Reductive materialism starts with great confidence in the scientific method but ends up undermining science itself.  Its adherents first note that scientists, when engaged in their proper fields of study, grant credence only to explanations that can be tested through observation and measurement.  Thereupon they decide not only to employ this method upon human beings, but also to deny that any other method of studying humans could be legitimate.  Reductionism is what one ends up with after having excluded all other methods of study from our study of our humanity.  But if the scientific method does give us a window to truth, then this exclusion must be mistaken, for it ends up, as we have just seen, undermining the scientific method itself.

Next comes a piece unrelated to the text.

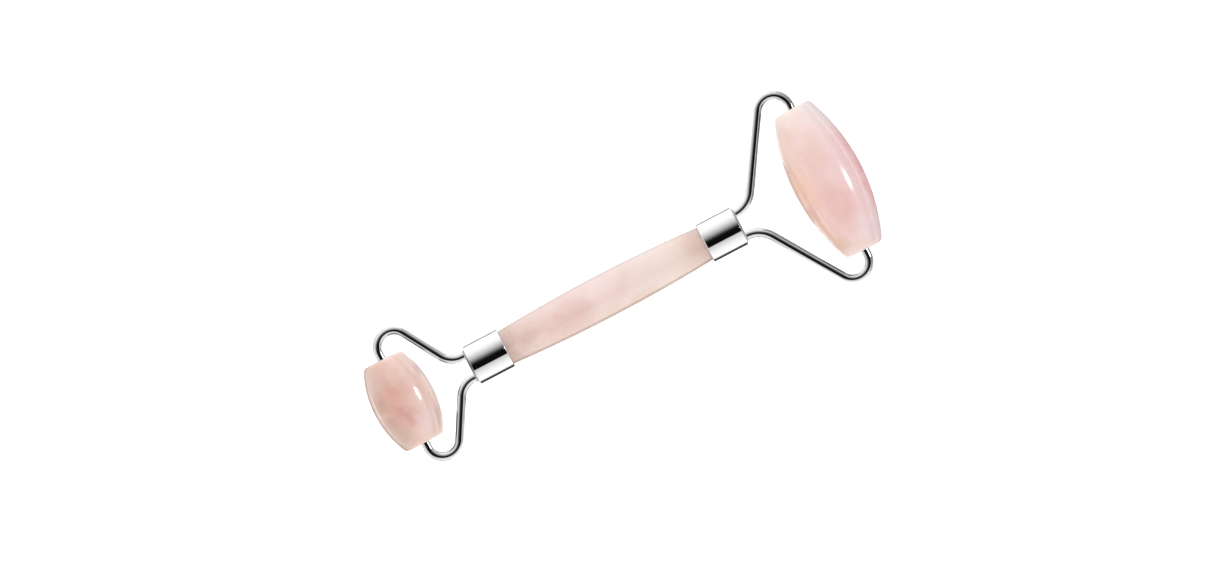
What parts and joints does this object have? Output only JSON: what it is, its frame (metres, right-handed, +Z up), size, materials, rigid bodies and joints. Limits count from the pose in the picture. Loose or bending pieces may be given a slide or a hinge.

The other method might available to us as we seek to understand our own humanity is our reflection upon our own engagement with the world.  We might call this a first-person perspective on our actions.  It is from this vantage that we recognize the unity of human experience and action.  No doubt, there are scientific tests that can problematize that unity, but those tests are meaningful only because the scientist who performs them is an agent engaged in a special type of practical reasoning that we call the scientific method.  And agency requires some sort of unity to the human person that cannot be demonstrated by any special scientific experiment.  But what is that unity?  I will argue in the chapters that follow that it is not a kind of spirit-thing that interacts with our bodies, nor is it a special vital force placed alongside the other, mechanical forces operating in our body.  It is neither of these, but before saying what it is, I will attempt to draw a lesson from an examination of the origin, benefits and shortcomings of a mechanistic view of human nature.